One prior art method for scheduling a load instruction beyond the boundaries of a basic block (thereby creating a speculative load) involves coupling the speculative load with an exception checking instruction. In this prior art method, the speculative load is moved outside the basic block and will not generate an exception. Rather, this prior art method saves a potential exception condition within some registers. Once inside the basic block where the load instruction originally was positioned prior to scheduling, a special instruction is provided and used to check for the potential exception. Shown below is an example of a sequence in which a load instruction is scheduled outside a basic block and an exception checking instruction is inserted therefore:
 LISTING 2: INSTRUCTION OPERATION move RY,&lt;pointer&gt; Move pointer (memory address) into register RY load.s RZ,(RY) Speculatively load data into RZ from memory at pointer beq RY,zero,NULLP Branch to NULLP if pointer equals zero Check.s RZ,RY Check for potential exception caused by speculative load.s &lt;perform operation on RZ data&gt; Perform some operation on data in RZ Store RZ,(RY) Store results of operation
Here the load instruction has been scheduled outside the basic block, i.e., prior to the branch instruction. The check.s instruction initiates an exception routine if the load.s has created one. However, in most cases, the check.s instruction will be executed quickly (more quickly than, for example, a load instruction with/without cache miss) because the load instruction has completed and there were no exceptions.

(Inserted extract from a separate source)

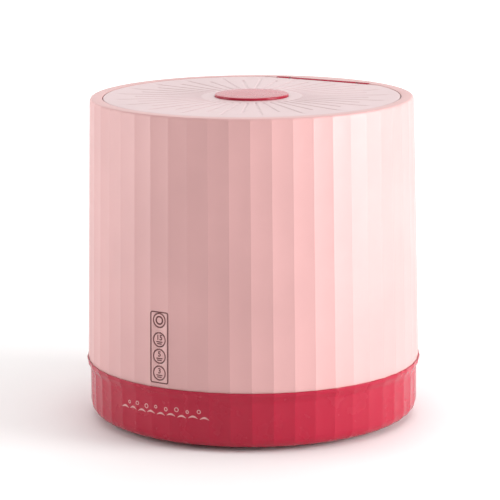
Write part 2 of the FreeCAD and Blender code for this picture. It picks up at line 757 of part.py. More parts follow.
def tub_radius(z):
    low = TUB_FLOOR_Z + TUB_FILLET
    return TUB_LOW_R + (TUB_HIGH_R - TUB_LOW_R) * (z - low) / (TUB_ROLL_Z - low)


def tub_screws():
    return group(around(screw(TUB_SCREW_R, 0, TUB_FLANGE_Z - TUB_WALL, 7.4), tub_screw_angles()))


def drain_strainer():
    plate = cyl(STRAINER_R, STRAINER_SEAT_Z, STRAINER_TOP_Z, DRAIN_X, DRAIN_Y)
    spots = [V(0, 0, 0)] + [polar(STRAINER_RING_R, 60 * i) for i in range(6)]
    holes = [
        cyl(STRAINER_HOLE_R, STRAINER_SEAT_Z - PAST, STRAINER_TOP_Z + PAST, DRAIN_X + p.x, DRAIN_Y + p.y)
        for p in spots
    ]
    return plate.cut(group(holes))


# ---- pulsator and drive ----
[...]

Clearly, microprocessors which avoid scheduling speculative loads suffer from the disadvantage that the load instructions must stay within the basic blocks to which they belong. Since load instructions can take several cycles to execute, such as in the case of a cache miss, it is clearly desirable to have load instructions scheduled as early as possible in the code.
In microprocessor architectures which support load.s/check.s instruction pairs described above, the load instructions can be scheduled outside the basic block, thereby increasing performance. However, since each original load instruction is replaced with a load plus a check.s instruction, compiled code will increase which, in turn, reduces microprocessor speed. Speed may also be degraded due to the "potential" cycle use by the check.s instruction.